The Emblem app in action. Photo: Australian Red Cross.
Using The Emblem app
The Emblem app enables the user to take a photo of a potential emblem misuse and send it to Red Cross. If the report is shown to be valid, Red Cross contacts the party responsible and works with them to remove the misuse from circulation, or modify it to lessen its resemblance to the emblem to the point where it is in compliance with Australian law.
Following consultation with the team, George replaced the red cross emblem in the Doctor Blake designs with a bloody fingerprint - a change which, he realised, better served the themes of a murder mystery program.
"We were very happy with the editorial outcome of it," he says of the new design, which will continue to be featured in the show's upcoming seasons. "And I think the Red Cross gave us what you'd expect from the Red Cross - a certain amount of understanding and leniency in the face of a genuine mistake, which allowed us to fix it."

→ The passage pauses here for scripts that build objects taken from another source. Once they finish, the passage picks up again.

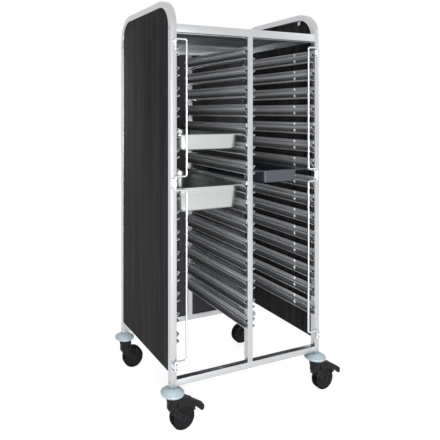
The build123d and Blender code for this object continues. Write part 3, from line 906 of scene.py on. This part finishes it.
class TROLLEY_OT_fasteners(bpy.types.Operator):
    """Set the runners' screws and rivets, and the frame's bolts"""

    bl_idname = "trolley.fasteners"
    bl_label = "Fasteners"

    def execute(self, context):
        sizes, runners = setting("fasteners"), setting("runners")
        zinc, blasted = MATERIALS["zinc"], MATERIALS["blasted"]
        tree = fastener_tree()
        flange = runners.flange / 2
        valley = runners.flange + runners.upper_nose + runners.valley / 2
        screws = on_runners(COLUMNS, [valley], [sizes.screw_front, sizes.screw_back])
        fasteners("runner_screws", screws, tree, sizes.screw_radius, sizes.screw_height, zinc)
        # White rivets on the outer runners: painted highlights for the glints of light there
        outer = [column for column in COLUMNS if "outer" in column]
        rivets = on_runners(outer, [flange, valley], [sizes.rivet_row])
        radius, height = sizes.rivet_radius, sizes.rivet_height
        fasteners("runner_rivets", rivets, tree, radius, height, blasted, drive=blasted)
        radius, height = sizes.bolt_radius, sizes.bolt_height
        heads = fasteners("frame_bolt_heads", on_frame(), tree, radius, height, zinc)
        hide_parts("frame_bolts")
        return {"FINISHED"}


# Stage

# Place and target in metres, and width, of each square lamp
LAMPS = {
    "key": ((-2.6, -2.4, 3.4), (0.0, 0.0, 0.9), 2.2),
    "fill": ((3.2, -1.6, 2.2), (0.0, 0.0, 0.9), 1.8),
    "front": ((-1.0, -3.0, 0.8), (0.0, 0.0, 1.2), 1.2),
}
# How the soft light grows or falls along two axes: from and to this part of the direction, these strengths
SKY = {"Z": (-0.3, 0.8, 0.3, 1.4), "X": (-1.0, 1.0, 1.3, 0.62)}
RANGE_SOCKETS = ("From Min", "From Max", "To Min", "To Max")
FLOOR_HALF_WIDTH = 14.0
FLOOR_GREY = 0.42
FLOOR_GLOW = 0.75
SENSOR_WIDTH = 36.0
FAR_CLIP = 60.0
WHITE = (1.0, 1.0, 1.0, 1.0)


def backdrop_rays(tree):
    """One for rays that show the backdrop, in the camera, in metal or through glass, and nought for light."""
    rays = add_node(tree, "ShaderNodeLightPath").outputs
    mirrored = {0: rays["Is Camera Ray"], 1: rays["Is Glossy Ray"]}
    shown = add_node(tree, "ShaderNodeMath", mirrored, operation="MAXIMUM")
    through = {0: shown.outputs[0], 1: rays["Is Transmission Ray"]}
    return add_node(tree, "ShaderNodeMath", through, operation="MAXIMUM").outputs[0]


class TROLLEY_OT_stage(bpy.types.Operator):
    """Set the floor, the soft light all round, three lamps and the camera at the photograph's place"""

    bl_idname = "trolley.stage"
    bl_label = "Studio"

    def execute(self, context):
        studio = setting("studio")
        self.floor()
        self.world(context.scene, studio)
        for name, (place, target, width) in LAMPS.items():
            self.lamp(f"{name}_lamp", place, target, width, getattr(studio, f"{name}_power"))
        camera = bpy.data.cameras.new("camera")
        camera.lens = studio.lens
        camera.sensor_width = SENSOR_WIDTH
        camera.shift_x, camera.shift_y = studio.shift
        camera.clip_end = FAR_CLIP
        eye = new_object("camera", camera)
        eye.location = studio.camera_place
        eye.rotation_euler = (math.pi / 2, 0.0, studio.camera_turn)
        context.scene.camera = eye
        context.scene.view_settings.view_transform = "Standard"
        return {"FINISHED"}

    def floor(self):
        """A wide pale floor that shows white and keeps the shadow."""
        shape = bmesh.new()
        bmesh.ops.create_grid(shape, x_segments=1, y_segments=1, size=FLOOR_HALF_WIDTH)
        mesh = bpy.data.meshes.new("floor")
        shape.to_mesh(mesh)
        shape.free()
        material = bpy.data.materials.new("white studio floor")
        material.use_nodes = True
        tree = material.node_tree
        tree.nodes.clear()
        glow = add_node(tree, "ShaderNodeMath", {0: backdrop_rays(tree), 1: FLOOR_GLOW}, operation="MULTIPLY")
        lit = add_node(tree, "ShaderNodeBsdfDiffuse", {"Color": (FLOOR_GREY, FLOOR_GREY, FLOOR_GREY, 1.0)})
        light = add_node(tree, "ShaderNodeEmission", {"Strength": glow.outputs[0]})
        both = add_node(tree, "ShaderNodeAddShader", {0: lit.outputs[0], 1: light.outputs[0]})
        add_node(tree, "ShaderNodeOutputMaterial", {"Surface": both.outputs[0]})
        mesh.materials.append(material)
        new_object("floor", mesh)

    def world(self, scene, studio):
        """Soft light, fuller from above and from the left; the camera, metal and glass show plain white."""
        world = bpy.data.worlds.new("soft studio")
        world.use_nodes = True
        tree = world.node_tree
        tree.nodes.clear()
        directions = add_node(tree, "ShaderNodeTexCoord").outputs["Generated"]
        way = add_node(tree, "ShaderNodeSeparateXYZ", {0: directions})
        fall = []
        for axis, ends in SKY.items():
            inputs = {"Value": way.outputs[axis], **dict(zip(RANGE_SOCKETS, ends))}
            fall.append(add_node(tree, "ShaderNodeMapRange", inputs).outputs[0])
        level = add_node(tree, "ShaderNodeMath", {0: fall[0], 1: fall[1]}, operation="MULTIPLY")
        soft = add_node(tree, "ShaderNodeMath", {0: level.outputs[0], 1: studio.world}, operation="MULTIPLY")
        strength = add_node(
            tree, "ShaderNodeMix", {"Factor": backdrop_rays(tree), "A": soft.outputs[0], "B": 1.0}
        )
        sky = add_node(tree, "ShaderNodeBackground", {"Color": WHITE, "Strength": strength.outputs[0]})
        add_node(tree, "ShaderNodeOutputWorld", {"Surface": sky.outputs[0]})
        scene.world = world

    def lamp(self, name, place, target, width, power):
        """A square soft lamp that faces a target."""
        data = bpy.data.lights.new(name, "AREA")
        data.shape = "SQUARE"
        data.size = width
        data.energy = power
        lamp = new_object(name, data)
        lamp.location = place
        lamp.rotation_euler = (Vector(target) - Vector(place)).to_track_quat("-Z", "Y").to_euler()


class TROLLEY_PT_panel(bpy.types.Panel):
    """The trolley's settings and steps, in the sidebar"""

    bl_idname = "TROLLEY_PT_panel"
    bl_label = "Tray trolley"
    bl_space_type = "VIEW_3D"
    bl_region_type = "UI"
    bl_category = "Tray trolley"

    def draw(self, context):
        for group, kind in GROUPS.items():
            box = self.layout.box()
            for name in kind.__annotations__:
                box.prop(setting(group), name)
        for step in STEPS:
            self.layout.operator(step.bl_idname)


GROUPS = {
    "finishes": TrolleyFinishes,
    "runners": TrolleyRunners,
    "fasteners": TrolleyFasteners,
    "casters": TrolleyCasters,
    "studio": TrolleyStudio,
}
STEPS = (
    TROLLEY_OT_finishes,
    TROLLEY_OT_rounded_parts,
    TROLLEY_OT_open_forks,
    TROLLEY_OT_runners,
    TROLLEY_OT_fasteners,
    TROLLEY_OT_stage,
)


def register():
    """Add the classes and the scene's settings."""
    for kind in (*GROUPS.values(), *STEPS, TROLLEY_PT_panel):
        bpy.utils.register_class(kind)
    for group, kind in GROUPS.items():
        setattr(bpy.types.Scene, f"trolley_{group}", PointerProperty(type=kind))


def unregister():
    """Take the settings and the classes away again."""
    for group in GROUPS:
        delattr(bpy.types.Scene, f"trolley_{group}")
    for kind in (TROLLEY_PT_panel, *reversed(STEPS), *GROUPS.values()):
        bpy.utils.unregister_class(kind)


def main():
    """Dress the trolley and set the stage."""
    register()
    for step in STEPS:
        group, name = step.bl_idname.split(".")
        getattr(getattr(bpy.ops, group), name)()


if __name__ == "__main__":
    main()
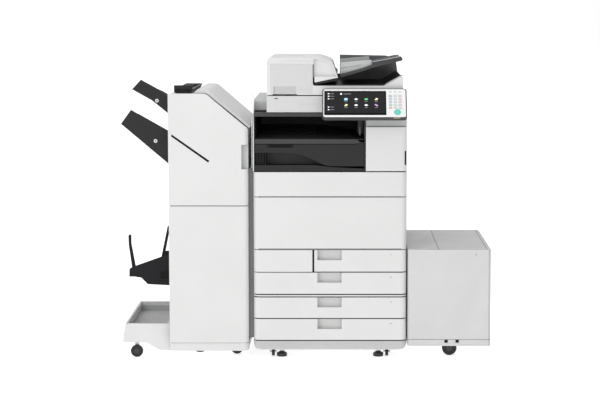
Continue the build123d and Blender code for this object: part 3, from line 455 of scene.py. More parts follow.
def cut_plate(name, loops, z, material, body, where, edge=0.25):
    """Plate between two local heights, on an outer loop with holes, placed by a matrix; all in mm."""
    curve = bpy.data.curves.new(name, "CURVE")
    curve.dimensions = "2D"
    curve.fill_mode = "BOTH"
    curve.extrude = (z[1] - z[0]) / 2 * MM - edge * MM
    curve.bevel_depth = edge * MM
    curve.bevel_resolution = 1
    curve.offset = -edge * MM
    for loop in loops:
        spline = curve.splines.new("POLY")
        spline.points.add(len(loop) - 1)
        for point, (x, y) in zip(spline.points, loop):
            point.co = (x * MM, y * MM, 0, 1)
        spline.use_cyclic_u = True
    mesh = meshed(added(name, curve))
    mesh.transform(where @ Matrix.Translation((0, 0, (z[0] + z[1]) / 2 * MM)))
    return place(link(name, mesh, material), body)


def meshed(holder):
    """Turns a curve or text object into a mesh and removes the object."""
    bpy.context.view_layer.update()
    graph = bpy.context.evaluated_depsgraph_get()
    mesh = bpy.data.meshes.new_from_object(holder.evaluated_get(graph), depsgraph=graph)
    bpy.data.objects.remove(holder)
    return mesh


def digit(name, text, x, z, body):
    """A printed digit on a front."""
    curve = bpy.data.curves.new(name, "FONT")
    curve.body = text
    curve.size = 8 * 1.4 * MM      # a digit is 1 / 1.4 of its font size
    curve.extrude = 0.00008
    curve.align_x = "CENTER"
    curve.align_y = "CENTER"
    mesh = meshed(added(name, curve))
    mesh.transform(Matrix.Translation(at(x, -0.02, z)) @ Matrix.Rotation(math.pi / 2, 4, "X"))
    return place(link(name, mesh, PRINT), body)


def paint(piece, material, chosen):
    """Gives a second material to the faces whose centre, in machine mm, is chosen."""
    piece.data.materials.append(material)
    index = len(piece.data.materials) - 1
    for face in piece.data.polygons:
        c = face.center
        if chosen((c.x - ORIGIN_X) / MM, (c.y - ORIGIN_Y) / MM, c.z / MM):
            face.material_index = index
    return piece


def along(axis, name, centre, length, radius, material, body, edge=0.5):
    """Round bar from a centre point along an axis, with slightly rounded ends."""
    profile = [(radius - edge, 0), (radius, edge), (radius, length - edge), (radius - edge, length)]
    profile = [(r * MM, d * MM) for r, d in profile]
    return turned(name, profile, at(*centre), axis, material, body)


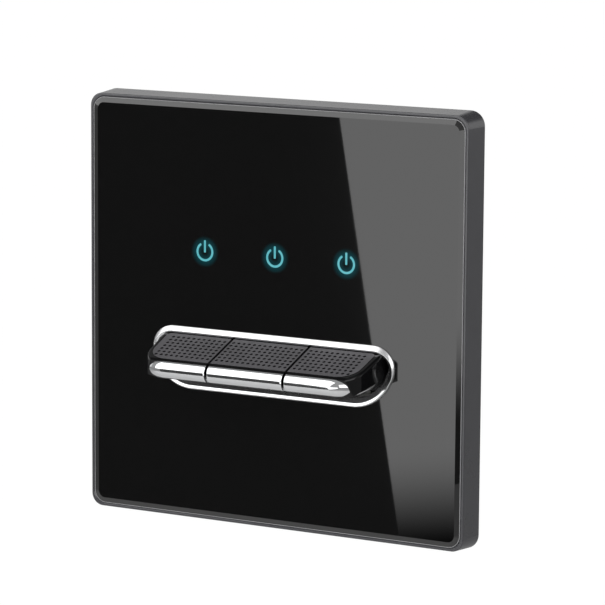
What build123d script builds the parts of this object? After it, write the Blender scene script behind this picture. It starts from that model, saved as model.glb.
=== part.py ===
from build123d import *
from math import atan, cos, degrees, radians, sin, tan
import os

# Three-gang glass light switch. Millimetres, X to the right, Y into the wall, Z up.
# The origin is the centre of the panel on the wall's surface, so the room is at negative Y.

# Face frame, the moulded tray that carries the glass
panel_side = 86.0
panel_depth = 6.3
side_draft = 0.5
panel_corner = 3.0
rim_wall = 0.7
rim_chamfer = 0.3
rim_round = 0.2
glass_proud = 0.25
tray_floor = 1.2
tray_wall = 1.8
clip_thickness = 1.7
clip_width = 6.0
clip_spread = 18.0
clip_fit = 0.05
clip_setback = 0.1
rib_thickness = 1.0
rib_spread = 30.0
rib_height = 1.4

# Glass sheet and the printed film behind it
glass_thickness = 2.5
glass_gap = 0.1
bevel_width = 1.0
bevel_depth = 0.3
film_thickness = 0.15
film_gap = 0.05
film_margin = 0.6

# Icons: a broken ring with a stem, one above each key
icon_pitch = 16.0
icon_height = 12.2
ring_radius = 1.95
stroke_width = 0.45
ring_break = 30.0
stem_low = -0.15
stem_high = 2.3

# Slot for the keys, and the widths of the bezel's rim round it
slot_side_room = 3.6
slot_lean = 27.0
slot_top = -4.75
slot_bottom = -15.1
slot_top_radius = 3.1
slot_bottom_radius = 8.1
rim_above = 1.55
rim_below = 0.9
rim_beside = 0.95
rim_top_radius = 4.6
rim_bottom_radius = 9.0
bezel_proud = 0.6
bezel_round = 0.3
bezel_overlap = 0.3
bezel_fit = 0.1
dish_proud = 0.2
dish_lip = 0.65
dish_rise = 1.25
dish_flat = 1.7
dish_depth = 2.7

# Keys: a row of three, each on the same rod
key_gap = 0.6
key_split = 8.7
key_half_width = 24.9
key_reach = 11.3
key_top_gap = 0.25
key_under = 7.25
key_under_rise = 0.4
key_cheek_gap = 0.8
grip_start = 0.5
grip_run = 9.3
grip_slope = 20.0
band_run = 0.6
band_drop = 0.4
nose_drop = 1.4
chin_run = 1.0
key_corner = 5.5
key_side_taper = 0.9
key_bottom_round = 3.0
key_edge_round = 0.6
key_wall = 1.3
grip_thickness = 0.8
grip_proud = 0.1
grip_side_margin = 1.3
grip_corner = 4.0
grip_back_corner = 1.0
dimple_pitch = 1.19
dimple_radius = 0.35
dimple_depth = 0.3
dimple_rows = 7
dimple_edge = 0.7
dimple_outer_margin = 3.1

# Rod that the keys turn on
rod_radius = 1.0
rod_depth = 1.5
rod_below_slot = 0.75
running_gap = 0.05
slip_gap = 0.02
sleeve_wall = 0.9
neck_height = 2.0
neck_lap = 0.2
rod_setback = 0.3

# Push rod that hangs from each key
arm_width = 7.0
arm_thickness = 3.0
arm_lead = 0.2
arm_toe = 0.1
push_drop = 8.5
push_length = 7.9
push_radius = 0.9
push_head_radius = 1.6
push_pin_radius = 0.7
push_head_width = 3.4
push_tip_round = 0.6
body_gap = 0.3
spring_radius = 2.9
spring_wire = 0.25
spring_turns = 4
spring_seat_gap = 0.05

# Steel yoke
yoke_width = 71.0
yoke_height = 62.0
yoke_thickness = 1.2
yoke_corner = 3.0
fixing_pitch = 60.3
fixing_radius = 2.25
fixing_head_radius = 4.8
yoke_side_fit = 0.3
yoke_shelf_fit = 0.2
yoke_board_room = 1.0

# Mechanism housing behind the wall's surface
housing_width = 52.4
housing_height = 50.0
housing_wall = 1.6
cradle_thickness = 3.0
cheek_front = 0.9
web_thickness = 1.4
housing_depth = 24.0
terminal_block = 5.6
housing_corner = 1.5
shelf_thickness = 1.4
shelf_fit = 0.2
opening_drop = 4.0
opening_rise = 0.6
cheek_drop = 0.8
spring_wall_depth = 7.2
spring_wall_thickness = 1.0
spring_wall_rise = 1.2
spring_hole_radius = 2.6
cell_gap = 0.4

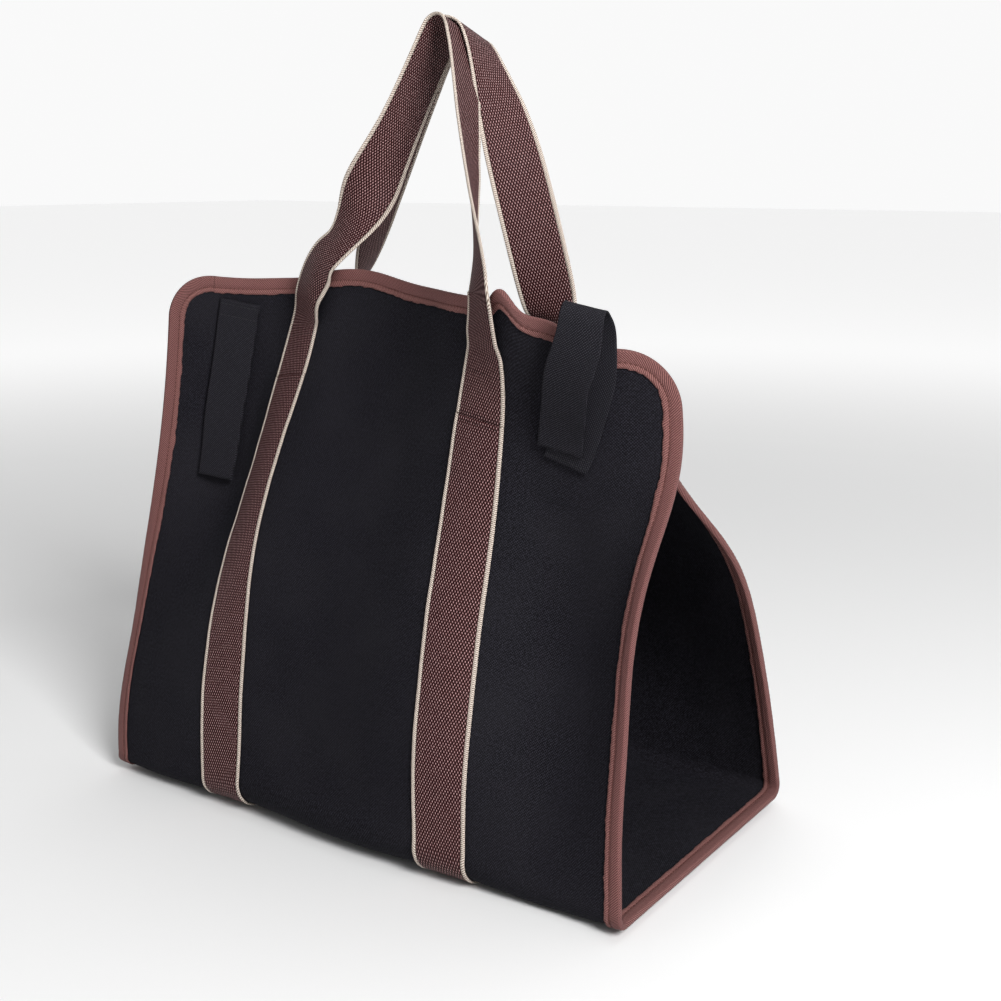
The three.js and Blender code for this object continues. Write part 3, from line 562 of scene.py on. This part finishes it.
def edge_distance(q, u):
    """distance in the cloth from its outline, with the rounded corners"""
    s = np.minimum(q, QG - q)
    a, b = CLOTH_W / 2 - np.abs(u), s
    inside = np.minimum(a, b)
    ca, cb = CORNER_R - a, CORNER_R - b
    corner = (ca > 0) & (cb > 0)
    return np.where(corner, CORNER_R - np.hypot(np.maximum(ca, 0), np.maximum(cb, 0)), inside)


def half_width(q, rim):
    """half width of the cloth at q, moved in by rim from its outline"""
    s = np.minimum(q, QG - q)
    r = CORNER_R - rim
    return np.where(s >= CORNER_R, CLOTH_W / 2 - rim,
                    CLOTH_W / 2 - rim - r + np.sqrt(np.maximum(0, r * r - (CORNER_R - s) ** 2)))


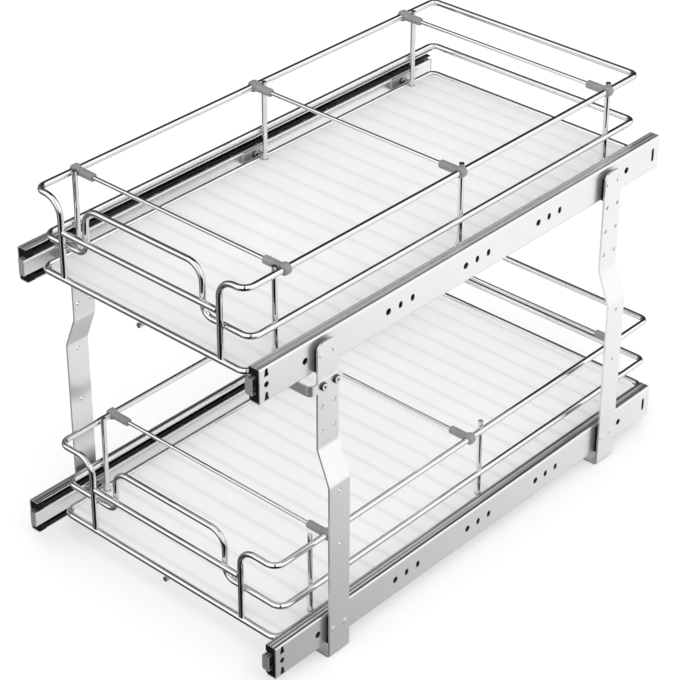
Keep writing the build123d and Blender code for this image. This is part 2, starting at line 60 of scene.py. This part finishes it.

"We were very happy with the editorial outcome of it." When the ABC TV drama series The Doctor Blake Mysteries inadvertently featured a red cross emblem in its advertising, Red Cross collaborated with the program's producers to help modify the design. Photo: December Media
Yvette is calling on Red Cross supporters to download and use the app.
"We're here to notify, inform and assist - we're not the 'emblem police'," she says. "Red Cross is tasked by the Minister for Defence to follow up any misuse, and help work out a viable solution.
"This quite literally ensures lives are saved, and for that we are very grateful."
Ruth Jebb agrees. "I think the app is a really valuable tool for an issue that's becoming more and more of a problem. I'm really proud to work for the Red Cross, and I try to promote that respect in the field by doing the best that I can do and being as professional as I can be.
"But it's everybody's job to make sure that respect is maintained."